The Company boasts a 36.1% market share in ordinary regime electricity
generation, 42.3% in share distribution, 55.2% in sales to deregulated
customers and 43.2% in total sales to final customers.
Competitive advantages in generation relative to peers
In Spain, the Group produced a total of 46,385 GWh in 1H07. As its total
demand was 56,232 GWh, this output was sufficient to meet 82.5% of its
demand with its own output.
Nuclear and hydro powered energy accounted for 43.6% of the Company’s
mainland generation mix, compared to 38.1% for the rest of the sector.
Furthermore, the load factor at its thermal facilities was also higher
than the average of its competitors: 69.7% compared to 49.3%,
respectively.
Growth in sales (5.7%) and customer base
The total demand supplied by ENDESA, measured by its own sales, was
56,232 GWh in 1H07, an increase of 5.7% vs. 1H06.

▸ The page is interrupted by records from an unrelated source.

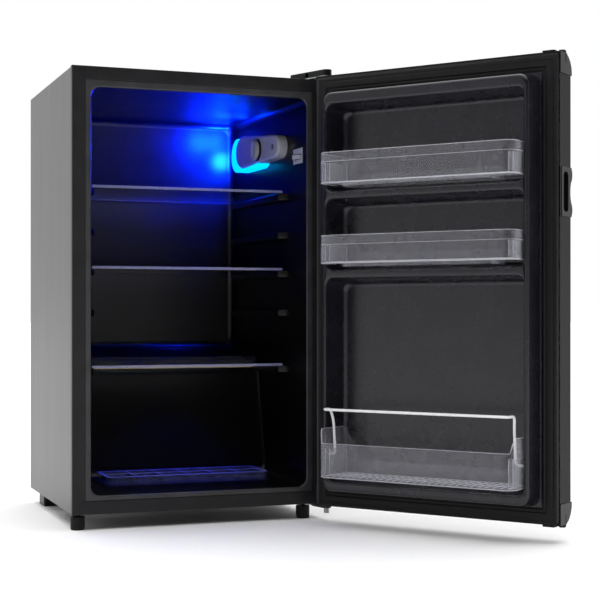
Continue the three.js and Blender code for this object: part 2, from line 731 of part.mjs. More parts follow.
function doorHandle() {
  const { width, bottom, top, bulge } = GRIP;
  const middle = (bottom + top) / 2;
  const face = DOOR.outer;
  const outline = new THREE.Shape();
  outline.moveTo(DOOR.inner - 6, bottom);
  outline.lineTo(DOOR.inner - 6, top);
  outline.lineTo(face, top);
  outline.quadraticCurveTo(face - bulge * 1.6, top - 14, face + 2, middle + 16);
  outline.quadraticCurveTo(face + 8, middle, face + 2, middle - 16);
  outline.quadraticCurveTo(face - bulge * 1.6, bottom + 14, face, bottom);
  const body = alongX(outline, 0, width, 4);
  const finger = alongX(rounded(face + 14, bottom + 8, DOOR.inner - 14, top - 8, 8), -1, width - 10);
  return cut(body, finger);
}

// ----------------------------------------------------------------- door racks
function rackOutline(inset, round) {
  const { left, right, taper, back, shoulder, front } = RACK;
  const [l, r] = [left + inset, right - inset];
  const shape = new THREE.Shape();
  shape.moveTo(l + taper, back + inset);
  shape.lineTo(r - taper, back + inset);
  shape.lineTo(r, shoulder);
  shape.absarc(r - round, front - inset - round, round, 0, Math.PI / 2);
  shape.absarc(l + round, front - inset - round, round, Math.PI / 2, Math.PI);
  shape.lineTo(l, shoulder);
  return shape;
}

function doorRack(bottom, top) {
  const { round, left, right, back, front } = RACK;
  const body = alongZ(rackOutline(0, round), bottom, top);
  const skirt = alongZ(rounded(left + 45, back + 14, right - 45, front - 10, 6), bottom - 5, bottom + 1);
  const inside = alongZ(rackOutline(RACK_WALL, round - RACK_WALL), bottom + RACK_WALL, top + 1);
  const lowBack = box(left + 30, back - 1, bottom + 22, right - 30, back + 5, top + 1);
  const skirtInside = box(left + 48, back + 17, bottom - 6, right - 48, front - 13, bottom - 0.5);
  return cut(join(body, skirt), inside, lowBack, skirtInside);
}

function bottleRack() {
  const { bottom, top, ends, round } = BOTTLE_RACK;
  const { left, right, back, front } = RACK;
  const body = alongZ(rackOutline(0, round), bottom, ends);
  const inside = alongZ(rackOutline(RACK_WALL, round - RACK_WALL), bottom + RACK_WALL, ends + 1);
  const openMiddle = box(left + 7, back - 1, top, right - 7, front + 1, ends + 1);
  const slope = polygon([[front - 12, ends + 1], [front + 1, top], [front + 1, ends + 1]]);
  const chamfer = alongX(slope, 0, WIDTH);
  const pivotHoles = alongX(disc(GUARD.pivotY, GUARD.pivotZ, GUARD.wire + 2 * GAP), 0, WIDTH, 8);
  return cut(body, inside, openMiddle, chamfer, pivotHoles);
}

function bottleGuard() {
  const { wire, barY, barZ, pivotY, pivotZ } = GUARD;
  const { bar, leg, stub } = GUARD_X;
  const half = [
    [stub, pivotY, pivotZ], [leg, pivotY, pivotZ], [leg, pivotY + 6, barZ - 22],
    [bar, pivotY + 12, barZ], [bar, barY, barZ],
  ];
  const mirrored = half.map(([x, y, z]) => [WIDTH - x, y, z]).reverse();
  return tube(bentRoute([...half, ...mirrored], 7), wire, 76, 4);
}

// ------------------------------------------------------------------- assembly
function buildCabinet(group) {
  add(group, 'outer_wrapper', outerWrapper(), BLACK_STEEL);
  add(group, 'front_frame', frontFrame(), BLACK_PLASTIC);
  add(group, 'rear_panel', rearPanel(), BLACK_STEEL);
  add(group, 'bottom_plate', bottomPlate(), BLACK_STEEL);
  add(group, 'inner_liner', innerLiner(), LINER_PLASTIC);
  add(group, 'insulation_foam', insulationFoam(), FOAM);
  add(group, 'evaporator_plate', evaporatorPlate(), ALUMINIUM);
  add(group, 'condenser_coil', condenserCoil(), COPPER);
  add(group, 'rear_foot_left', rearFoot(REAR_FOOT.inset), BLACK_PLASTIC);
  add(group, 'rear_foot_right', rearFoot(WIDTH - REAR_FOOT.inset - REAR_FOOT.width), BLACK_PLASTIC);
  add(group, 'front_foot_left', frontFoot(FOOT.left), BLACK_PLASTIC);
  add(group, 'front_foot_right', frontFoot(FOOT.right), BLACK_PLASTIC);
}

function buildMachineBay(group) {
  add(group, 'compressor_rail', compressorRail(), BARE_STEEL);
  add(group, 'compressor', compressor(), BLACK_STEEL);
  grommetPlaces().forEach((place, i) => {
    add(group, `compressor_grommet_${i + 1}`, grommet(place), RUBBER);
  });
  add(group, 'relay_cover', relayCover(), BLACK_PLASTIC);
  add(group, 'filter_drier', filterDrier(), COPPER);
  add(group, 'suction_pipe', suctionPipe(), COPPER);
  add(group, 'evaporation_tray', evaporationTray(), GREY_PLASTIC);
  add(group, 'cord_gland', cordGland(), BLACK_PLASTIC);
}

function buildHinges(group) {
  add(group, 'upper_hinge_bracket', upperHingeBracket(), BARE_STEEL);
  add(group, 'upper_hinge_cover', upperHingeCover(), BLACK_PLASTIC);
  add(group, 'upper_hinge_pin', upperHingePin(), BARE_STEEL);
  add(group, 'lower_hinge_bracket', lowerHingeBracket(), BLACK_STEEL);
  add(group, 'lower_hinge_pin', lowerHingePin(), BARE_STEEL);
  lowerScrewPlaces().forEach((place, i) => {
    add(group, `lower_hinge_screw_${i + 1}`, lowerHingeScrew(place), BARE_STEEL);
  });
}

function buildControls(group) {
  add(group, 'thermostat_housing', thermostatHousing(), GREY_PLASTIC);
  add(group, 'thermostat_body', thermostatBody(), BARE_STEEL);
  add(group, 'thermostat_knob', thermostatKnob(), GREY_PLASTIC);
  add(group, 'housing_screw', housingScrew(), BARE_STEEL);
  add(group, 'lamp_lens', lampLens(), LAMP_BLUE);
  add(group, 'lamp_board', lampBoard(), BOARD_GREEN);
  add(group, 'switch_plate', switchPlate(), GREY_PLASTIC);
  add(group, 'switch_lever', switchLever(), GREY_PLASTIC);
}

function buildShelves(group) {
  for (const [name, level] of Object.entries(SHELF_LEVELS)) {
    const back = name === 'lower' ? LOWER_SHELF_BACK : SHELF.back;
    add(group, `${name}_shelf`, glassShelf(level, back), GLASS);
    add(group, `${name}_shelf_trim`, rearTrim(level, back), CLEAR_PLASTIC);
  }
  add(group, 'cube_tray', cubeTray(), CLEAR_PLASTIC);
}

function buildDoor(group) {
  add(group, 'door_skin', doorSkin(), BLACK_STEEL);
  add(group, 'door_foam', doorFoam(), FOAM);
  add(group, 'door_liner', doorLiner(), LINER_PLASTIC);
  add(group, 'door_gasket', doorGasket(), RUBBER);
  add(group, 'door_top_cap', topCapForm(), BLACK_PLASTIC);
  add(group, 'door_bottom_cap', flipped(topCapForm()), BLACK_PLASTIC);
  add(group, 'door_handle', doorHandle(), BLACK_PLASTIC);
  add(group, 'upper_hinge_bush', hingeBush(), GREY_PLASTIC);
  add(group, 'lower_hinge_bush', flipped(hingeBush()), GREY_PLASTIC);
  add(group, 'top_hole_plug', holePlug(), BLACK_PLASTIC);
  add(group, 'bottom_hole_plug', flipped(toGeometry(toSolid(holePlug()))), BLACK_PLASTIC);
  for (const [name, [bottom, top]] of Object.entries(DOOR_RACKS)) {
    add(group, `${name}_rack`, doorRack(bottom, top), CLEAR_PLASTIC);
  }
  add(group, 'bottle_rack', bottleRack(), CLEAR_PLASTIC);
  add(group, 'bottle_guard', bottleGuard(), WHITE_WIRE);
}

// The door is drawn shut, then swung open about its hinge axis.
function hungDoor() {
  const shut = new THREE.Group();
  shut.position.set(-AXIS.x, -AXIS.y, 0);
  buildDoor(shut);
  const swing = new THREE.Group();
  swing.position.set(AXIS.x, AXIS.y, 0);
  swing.rotation.z = THREE.MathUtils.degToRad(OPEN_ANGLE);
  swing.add(shut);
  return swing;
}

const fridge = new THREE.Group();
buildCabinet(fridge);
buildMachineBay(fridge);
buildHinges(fridge);
buildControls(fridge);
buildShelves(fridge);
fridge.add(hungDoor());
fridge.updateMatrixWorld(true);

const extent = new THREE.Box3().setFromObject(fridge, true);
const footprint = extent.getCenter(new THREE.Vector3());
fridge.position.set(-footprint.x, -footprint.y, -extent.min.z);
fridge.updateMatrixWorld(true);

export default fridge;
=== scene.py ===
"""Looks of the mini fridge: a black bar fridge standing open, lit blue inside.

Sizes are millimetres from the cabinet's front lower left corner, as in the CAD, and are
turned into the frame's metres as each piece is made. Door pieces are drawn with the door
shut and hung on its hinge at the open angle.
"""

import json
import math

import bmesh
import bpy
from mathutils import Matrix, Vector


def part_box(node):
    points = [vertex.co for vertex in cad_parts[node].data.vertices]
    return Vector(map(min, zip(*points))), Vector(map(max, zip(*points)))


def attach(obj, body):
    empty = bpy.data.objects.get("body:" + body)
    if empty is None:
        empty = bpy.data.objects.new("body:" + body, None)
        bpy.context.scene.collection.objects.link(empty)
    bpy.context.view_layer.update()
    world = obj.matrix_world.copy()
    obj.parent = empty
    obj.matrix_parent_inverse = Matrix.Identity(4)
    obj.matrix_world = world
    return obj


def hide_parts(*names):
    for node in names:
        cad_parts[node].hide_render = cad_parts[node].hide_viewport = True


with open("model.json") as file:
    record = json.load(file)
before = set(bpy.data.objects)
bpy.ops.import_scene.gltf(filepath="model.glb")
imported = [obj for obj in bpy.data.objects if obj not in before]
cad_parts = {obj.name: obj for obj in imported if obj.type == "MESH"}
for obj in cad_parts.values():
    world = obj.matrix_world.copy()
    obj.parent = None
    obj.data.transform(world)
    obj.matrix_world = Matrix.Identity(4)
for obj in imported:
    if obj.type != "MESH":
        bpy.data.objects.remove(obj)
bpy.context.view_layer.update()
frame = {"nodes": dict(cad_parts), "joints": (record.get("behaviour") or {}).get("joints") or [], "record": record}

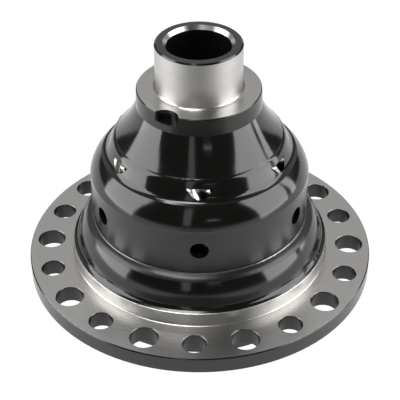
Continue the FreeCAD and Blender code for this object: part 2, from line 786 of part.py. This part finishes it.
def write_parts(parts):
    os.makedirs("parts", exist_ok=True)
    for part in parts:
        shape = part.Shape
        if shape.isNull() or not shape.isValid() or not shape.Solids:
            raise RuntimeError(f"{part.Label} has no valid solid")
        shape.exportStep(f"parts/{part.Label}.step")
        print(f"{part.Label}: {len(shape.Solids)} solids, {shape.Volume:.0f} mm3")


def main():
    fill_sheet()
    parts = [build_case(), build_cover(), build_screws(), build_dowels()]
    parts += build_gears() + build_stack()
    doc.recompute()
    check_document()
    write_parts(parts)


main()
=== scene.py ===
"""Studio, camera and materials for the differential gear assembly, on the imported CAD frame.

Lengths are metres in the row frame, unless a comment says millimetres: the axis of the case is Z,
and the machined face of the flange is z = 0.
"""

import math

import bpy
from mathutils import Matrix, Vector


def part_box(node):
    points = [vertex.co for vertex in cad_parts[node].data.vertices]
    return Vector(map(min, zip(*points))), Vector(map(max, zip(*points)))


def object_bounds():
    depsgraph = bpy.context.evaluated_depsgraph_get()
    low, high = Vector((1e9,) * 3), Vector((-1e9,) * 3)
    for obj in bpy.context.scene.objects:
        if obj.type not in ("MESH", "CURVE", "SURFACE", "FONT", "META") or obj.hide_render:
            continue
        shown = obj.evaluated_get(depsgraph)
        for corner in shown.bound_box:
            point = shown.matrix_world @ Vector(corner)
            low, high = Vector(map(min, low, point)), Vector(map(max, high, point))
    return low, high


MM = 0.001

# Edges of the case and cover that part one finish from another, in millimetres.
JOURNAL_RADIUS = 20.0
JOURNAL_CHAMFER = 0.7
COLLAR_RADIUS = 28.75
COLLAR_CHAMFER = 0.45
COLLAR_TOP = 89.8
COLLAR_SKIRT = 8.0
BORE_RADIUS = 14.75
BORE_MOUTH_RADIUS = 16.15
BORE_MOUTH_DEPTH = 2.0
REGISTER_TOP = 6.9
REGISTER_RADIUS = 62.2
FLANGE_RADIUS = 84.0
FLANGE_CHAMFER = 0.5
FLANGE_FACE_DEPTH = 0.05
FLANGE_UNDERSIDE = -8.4
BOLT_CIRCLE = 74.0
HOLE_BAND = 7.0
HOLE_CHAMFER = 0.2
WALL_RADIUS = 51.8
WALL_TOP = 45.0
WALL_FOOT = 22.9
BEAD_RADIUS = 55.2
BEAD_FOOT = 20.0
BELL_RADIUS = 60.9
COVER_COLLAR_FACE = -24.3
# Heights of a thin line of bare steel at the wall's foot, a painted highlight of the fillet there.
PAINTED_HIGHLIGHT_LINE = (WALL_FOOT - 0.42, WALL_FOOT - 0.28)

# How far a zone reaches past an edge or stops short of it, in millimetres.
HAIR = 0.1
SLIVER = 0.2
SKIN = 0.3
MARGIN = 1.0
ZONE_EDGE = 0.04  # half the width of the soft line between two finishes

# Colours, dark and light, that a pattern mixes.
COAT_DARK = (0.0035, 0.0038, 0.0032, 1.0)
COAT_LIGHT = (0.0075, 0.0078, 0.0068, 1.0)
STEEL_DARK = (0.42, 0.41, 0.395, 1.0)
STEEL_LIGHT = (0.50, 0.49, 0.475, 1.0)
STEEL_RINGS = (0.53, 0.52, 0.505, 1.0)
SCREW_DARK = (0.012, 0.012, 0.013, 1.0)
SCREW_LIGHT = (0.035, 0.033, 0.031, 1.0)
SCREW_RUBBED = (0.30, 0.29, 0.28, 1.0)
FLAG_DARK = (0.10, 0.10, 0.10, 1.0)
FLAG_LIGHT = (0.16, 0.16, 0.16, 1.0)
ROOM_DARK = (0.015, 0.015, 0.015, 1.0)
ROOM_LIGHT = (0.62, 0.62, 0.62, 1.0)
WHITE = (1.0, 1.0, 1.0, 1.0)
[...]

At 30 June 2007, the number of customers supplied by the distribution
business was 11,337,963, an increase of 243,486 vs. 1H06. 1,140,149 were
supplied on the deregulated market, an increase of 6.4% compared to the
same period last year.
Excellent quality of supply
ENDESA has notably improved its quality of supply in recent years and
this trend continued during the first six months of 2007 placing it
higher than the sector average and its two main rivals.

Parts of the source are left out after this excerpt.